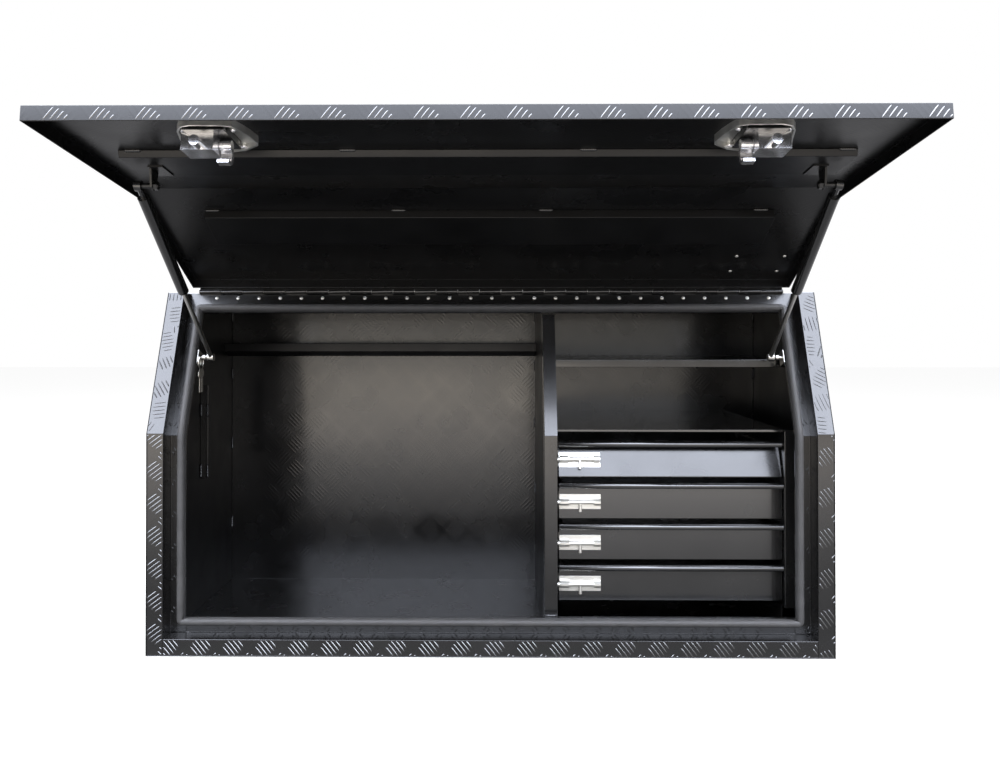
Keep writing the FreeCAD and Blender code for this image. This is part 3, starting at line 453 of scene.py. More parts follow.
class Groups:
    """Shader node groups shared by the finishes."""

    VECTOR = ("Vector", "NodeSocketVector", 0.0)
    _made: dict[str, bpy.types.NodeTree] = {}

    @classmethod
    def get(cls, name: str) -> bpy.types.NodeTree:
        """The named group, built once."""
        if name not in cls._made:
            cls._made[name] = getattr(cls, "_" + name)()
        return cls._made[name]

    @staticmethod
    def _start(name: str, inputs: Sequence[tuple[str, str, float]], outputs: Sequence[str]) -> tuple:
        """New group with its sockets, and the two end nodes.

        Args:
            name: name of the group.
            inputs: label, kind and value of each input.
            outputs: labels of the outputs, all of them plain values.

        Returns:
            Tree, its helper, input node and output node.
        """
        tree = bpy.data.node_groups.new(name, "ShaderNodeTree")
        for label, kind, value in inputs:
            socket = tree.interface.new_socket(name=label, in_out="INPUT", socket_type=kind)
            if kind == "NodeSocketFloat":
                socket.default_value = value
        for label in outputs:
            tree.interface.new_socket(name=label, in_out="OUTPUT", socket_type="NodeSocketFloat")
        n = Nodes(tree)
        return tree, n, n.add("NodeGroupInput"), n.add("NodeGroupOutput")

    @classmethod
    def _grain(cls) -> bpy.types.NodeTree:
        """Fine peel of a sprayed or cast skin and the broad mottle of its gloss.

        Height is a sum of two noises; Mottle is the broad one stretched to 0..1.
        """
        fine_share = 0.35
        tree, n, start, end = cls._start(
            "surface_grain",
            [cls.VECTOR, ("Fine", "NodeSocketFloat", 900.0), ("Broad", "NodeSocketFloat", 9.0)],
            ["Height", "Mottle"])
        place = start.outputs["Vector"]
        fine = n.noise(place, start.outputs["Fine"], 1.5)
        slow = n.noise(place, start.outputs["Broad"], 3.0)
        n.link(n.math("ADD", n.math("MULTIPLY", fine, fine_share), slow), end.inputs["Height"])
        spread = n.add("ShaderNodeMapRange")
        spread.inputs["From Min"].default_value = 0.3
        spread.inputs["From Max"].default_value = 0.7
        n.link(slow, spread.inputs["Value"])
        n.link(spread.outputs["Result"], end.inputs["Mottle"])
        return tree

    @classmethod
    def _telegraph(cls) -> bpy.types.NodeTree:
        """Five-bar tread showing faintly through a sheet.

        The sheet's own axes are U and V. In square cells turned by 45 degrees the bars run one way and then
        square to it; Height is a cosine across the bars, faded out at the edge of each group.
        """
        bars_in_cell = 5.7
        half_long, end_fade = 0.42, 8.0
        half_wide, side_fade = 0.45, 12.0
        tree, n, start, end = cls._start(
            "tread_telegraph",
            [cls.VECTOR, ("Normal", "NodeSocketVector", 0.0), ("Cell", "NodeSocketFloat", 0.04)],
            ["Height"])
        x, y, z = n.split(start.outputs["Vector"])
        nx, ny, nz = n.split(start.outputs["Normal"])
        end_on = n.math("ABSOLUTE", nx)
        flat_on = n.math("SUBTRACT", 1.0, end_on)
        along_u = n.math("MULTIPLY_ADD", x, flat_on, n.math("MULTIPLY", y, end_on))
        lean = n.math("SUBTRACT", n.math("MULTIPLY", z, ny), n.math("MULTIPLY", y, nz))
        along_v = n.math("MULTIPLY_ADD", z, end_on, lean)
        scale = n.math("MULTIPLY", start.outputs["Cell"], math.sqrt(2))
        u = n.math("DIVIDE", n.math("ADD", along_u, along_v), scale)
        v = n.math("DIVIDE", n.math("SUBTRACT", along_v, along_u), scale)
        iu, iv = n.math("FLOOR", u), n.math("FLOOR", v)
        parity = n.math("FLOORED_MODULO", n.math("ADD", iu, iv), 2.0)
        other = n.math("SUBTRACT", 1.0, parity)
        fu = n.math("SUBTRACT", n.math("SUBTRACT", u, iu), 0.5)
        fv = n.math("SUBTRACT", n.math("SUBTRACT", v, iv), 0.5)
        across = n.math("MULTIPLY_ADD", fu, parity, n.math("MULTIPLY", fv, other))
        along = n.math("MULTIPLY_ADD", fv, parity, n.math("MULTIPLY", fu, other))
        wave = n.math("COSINE", n.math("MULTIPLY", across, 2 * math.pi * bars_in_cell))
        bars = n.math("POWER", n.math("MULTIPLY_ADD", wave, 0.5, 0.5), 2.0)
        ends = n.math("MULTIPLY", n.math("SUBTRACT", half_long, n.math("ABSOLUTE", along)), end_fade)
        sides = n.math("MULTIPLY", n.math("SUBTRACT", half_wide, n.math("ABSOLUTE", across)), side_fade)
        fade = n.math("MAXIMUM", n.math("MINIMUM", n.math("MINIMUM", ends, sides), 1.0), 0.0)
        n.link(n.math("MULTIPLY", bars, fade), end.inputs["Height"])
        return tree

    @classmethod
    def _brush(cls) -> bpy.types.NodeTree:
        """Drawn or turned metal: noise stretched along X, as Height and as Streak."""
        tree, n, start, end = cls._start(
            "drawn_metal",
            [cls.VECTOR, ("Fine", "NodeSocketFloat", 400.0), ("Stretch", "NodeSocketFloat", 30.0)],
            ["Height", "Streak"])
        x, y, z = n.split(start.outputs["Vector"])
        merge = n.add("ShaderNodeCombineXYZ")
        n.link(x, merge.inputs[0])
        n.link(n.math("MULTIPLY", y, start.outputs["Stretch"]), merge.inputs[1])
        n.link(n.math("MULTIPLY", z, start.outputs["Stretch"]), merge.inputs[2])
        streak = n.noise(merge.outputs[0], start.outputs["Fine"])
        n.link(streak, end.inputs["Height"])
        n.link(streak, end.inputs["Streak"])
        return tree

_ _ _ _

* What this task involves *
The lines above should be duplicated exactly.

* Written response *
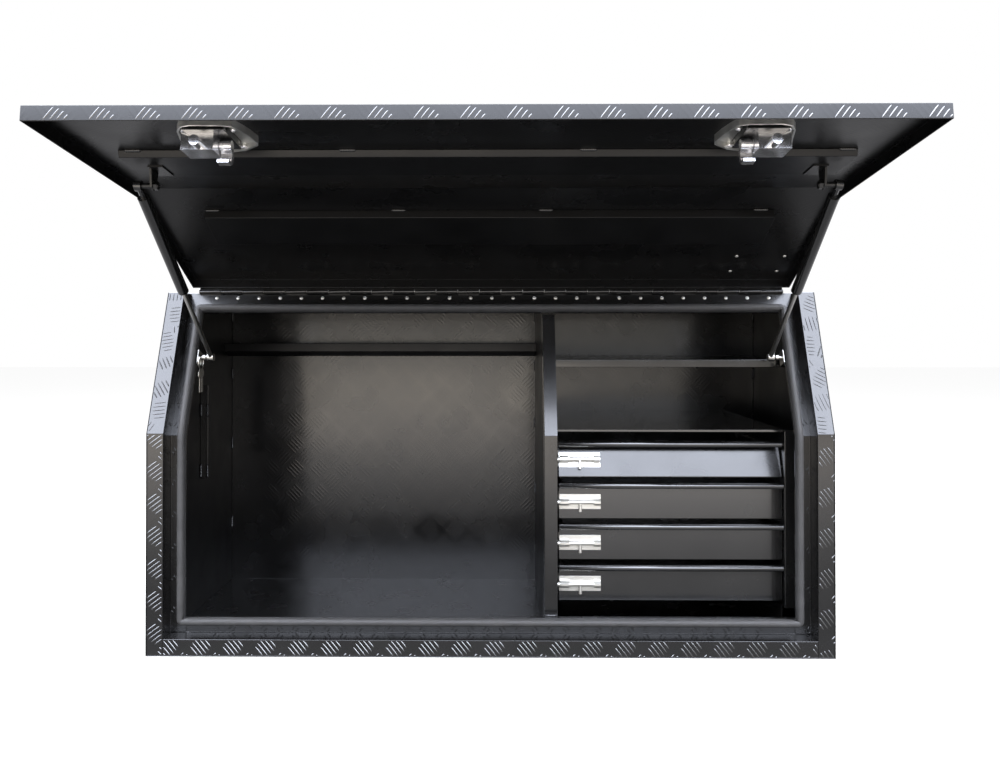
Keep writing the FreeCAD and Blender code for this image. This is part 3, starting at line 453 of scene.py. More parts follow.
class Groups:
    """Shader node groups shared by the finishes."""

    VECTOR = ("Vector", "NodeSocketVector", 0.0)
    _made: dict[str, bpy.types.NodeTree] = {}

    @classmethod
    def get(cls, name: str) -> bpy.types.NodeTree:
        """The named group, built once."""
        if name not in cls._made:
            cls._made[name] = getattr(cls, "_" + name)()
        return cls._made[name]

    @staticmethod
    def _start(name: str, inputs: Sequence[tuple[str, str, float]], outputs: Sequence[str]) -> tuple:
        """New group with its sockets, and the two end nodes.

        Args:
            name: name of the group.
            inputs: label, kind and value of each input.
            outputs: labels of the outputs, all of them plain values.

        Returns:
            Tree, its helper, input node and output node.
        """
        tree = bpy.data.node_groups.new(name, "ShaderNodeTree")
        for label, kind, value in inputs:
            socket = tree.interface.new_socket(name=label, in_out="INPUT", socket_type=kind)
            if kind == "NodeSocketFloat":
                socket.default_value = value
        for label in outputs:
            tree.interface.new_socket(name=label, in_out="OUTPUT", socket_type="NodeSocketFloat")
        n = Nodes(tree)
        return tree, n, n.add("NodeGroupInput"), n.add("NodeGroupOutput")

    @classmethod
    def _grain(cls) -> bpy.types.NodeTree:
        """Fine peel of a sprayed or cast skin and the broad mottle of its gloss.

        Height is a sum of two noises; Mottle is the broad one stretched to 0..1.
        """
        fine_share = 0.35
        tree, n, start, end = cls._start(
            "surface_grain",
            [cls.VECTOR, ("Fine", "NodeSocketFloat", 900.0), ("Broad", "NodeSocketFloat", 9.0)],
            ["Height", "Mottle"])
        place = start.outputs["Vector"]
        fine = n.noise(place, start.outputs["Fine"], 1.5)
        slow = n.noise(place, start.outputs["Broad"], 3.0)
        n.link(n.math("ADD", n.math("MULTIPLY", fine, fine_share), slow), end.inputs["Height"])
        spread = n.add("ShaderNodeMapRange")
        spread.inputs["From Min"].default_value = 0.3
        spread.inputs["From Max"].default_value = 0.7
        n.link(slow, spread.inputs["Value"])
        n.link(spread.outputs["Result"], end.inputs["Mottle"])
        return tree

    @classmethod
    def _telegraph(cls) -> bpy.types.NodeTree:
        """Five-bar tread showing faintly through a sheet.

        The sheet's own axes are U and V. In square cells turned by 45 degrees the bars run one way and then
        square to it; Height is a cosine across the bars, faded out at the edge of each group.
        """
        bars_in_cell = 5.7
        half_long, end_fade = 0.42, 8.0
        half_wide, side_fade = 0.45, 12.0
        tree, n, start, end = cls._start(
            "tread_telegraph",
            [cls.VECTOR, ("Normal", "NodeSocketVector", 0.0), ("Cell", "NodeSocketFloat", 0.04)],
            ["Height"])
        x, y, z = n.split(start.outputs["Vector"])
        nx, ny, nz = n.split(start.outputs["Normal"])
        end_on = n.math("ABSOLUTE", nx)
        flat_on = n.math("SUBTRACT", 1.0, end_on)
        along_u = n.math("MULTIPLY_ADD", x, flat_on, n.math("MULTIPLY", y, end_on))
        lean = n.math("SUBTRACT", n.math("MULTIPLY", z, ny), n.math("MULTIPLY", y, nz))
        along_v = n.math("MULTIPLY_ADD", z, end_on, lean)
        scale = n.math("MULTIPLY", start.outputs["Cell"], math.sqrt(2))
        u = n.math("DIVIDE", n.math("ADD", along_u, along_v), scale)
        v = n.math("DIVIDE", n.math("SUBTRACT", along_v, along_u), scale)
        iu, iv = n.math("FLOOR", u), n.math("FLOOR", v)
        parity = n.math("FLOORED_MODULO", n.math("ADD", iu, iv), 2.0)
        other = n.math("SUBTRACT", 1.0, parity)
        fu = n.math("SUBTRACT", n.math("SUBTRACT", u, iu), 0.5)
        fv = n.math("SUBTRACT", n.math("SUBTRACT", v, iv), 0.5)
        across = n.math("MULTIPLY_ADD", fu, parity, n.math("MULTIPLY", fv, other))
        along = n.math("MULTIPLY_ADD", fv, parity, n.math("MULTIPLY", fu, other))
        wave = n.math("COSINE", n.math("MULTIPLY", across, 2 * math.pi * bars_in_cell))
        bars = n.math("POWER", n.math("MULTIPLY_ADD", wave, 0.5, 0.5), 2.0)
        ends = n.math("MULTIPLY", n.math("SUBTRACT", half_long, n.math("ABSOLUTE", along)), end_fade)
        sides = n.math("MULTIPLY", n.math("SUBTRACT", half_wide, n.math("ABSOLUTE", across)), side_fade)
        fade = n.math("MAXIMUM", n.math("MINIMUM", n.math("MINIMUM", ends, sides), 1.0), 0.0)
        n.link(n.math("MULTIPLY", bars, fade), end.inputs["Height"])
        return tree

    @classmethod
    def _brush(cls) -> bpy.types.NodeTree:
        """Drawn or turned metal: noise stretched along X, as Height and as Streak."""
        tree, n, start, end = cls._start(
            "drawn_metal",
            [cls.VECTOR, ("Fine", "NodeSocketFloat", 400.0), ("Stretch", "NodeSocketFloat", 30.0)],
            ["Height", "Streak"])
        x, y, z = n.split(start.outputs["Vector"])
        merge = n.add("ShaderNodeCombineXYZ")
        n.link(x, merge.inputs[0])
        n.link(n.math("MULTIPLY", y, start.outputs["Stretch"]), merge.inputs[1])
        n.link(n.math("MULTIPLY", z, start.outputs["Stretch"]), merge.inputs[2])
        streak = n.noise(merge.outputs[0], start.outputs["Fine"])
        n.link(streak, end.inputs["Height"])
        n.link(streak, end.inputs["Streak"])
        return tree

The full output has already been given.